> **Task directions**: Copy each line exactly.
========================
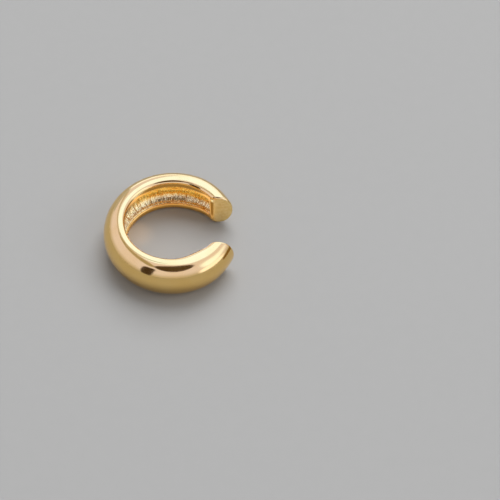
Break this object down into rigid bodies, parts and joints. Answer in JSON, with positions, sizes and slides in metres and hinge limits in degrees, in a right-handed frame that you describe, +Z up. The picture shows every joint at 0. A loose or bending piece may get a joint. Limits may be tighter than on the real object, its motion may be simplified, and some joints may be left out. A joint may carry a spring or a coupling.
{
  "type": "ear cuff",
  "caption": "Chunky open ring ear cuff with a polished domed outside, a hollowed cast channel inside between smooth lips, and flat parallel end faces.",
  "frame": {"origin": "centre of the cuff's bounding box at the height of the rim it rests on", "axes": "+Z up along the ring's axis, +X from the back of the ring to its mouth, +Y across the mouth towards the upper tip"},
  "size_m": [0.0112, 0.012, 0.0038],
  "materials": {
    "polished_gold": "pale gold plate, mirror polished outside, as cast inside the channel"
  },
  "bodies": {
    "root": {"cuff_band": "polished_gold"}
  },
  "joints": []
}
========================
> **Response to this task**:
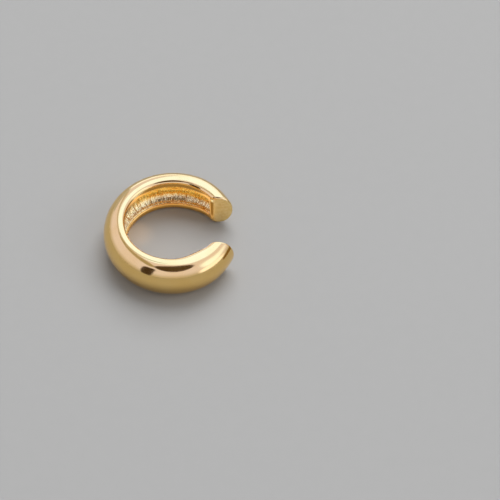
Break this object down into rigid bodies, parts and joints. Answer in JSON, with positions, sizes and slides in metres and hinge limits in degrees, in a right-handed frame that you describe, +Z up. The picture shows every joint at 0. A loose or bending piece may get a joint. Limits may be tighter than on the real object, its motion may be simplified, and some joints may be left out. A joint may carry a spring or a coupling.
{
  "type": "ear cuff",
  "caption": "Chunky open ring ear cuff with a polished domed outside, a hollowed cast channel inside between smooth lips, and flat parallel end faces.",
  "frame": {"origin": "centre of the cuff's bounding box at the height of the rim it rests on", "axes": "+Z up along the ring's axis, +X from the back of the ring to its mouth, +Y across the mouth towards the upper tip"},
  "size_m": [0.0112, 0.012, 0.0038],
  "materials": {
    "polished_gold": "pale gold plate, mirror polished outside, as cast inside the channel"
  },
  "bodies": {
    "root": {"cuff_band": "polished_gold"}
  },
  "joints": []
}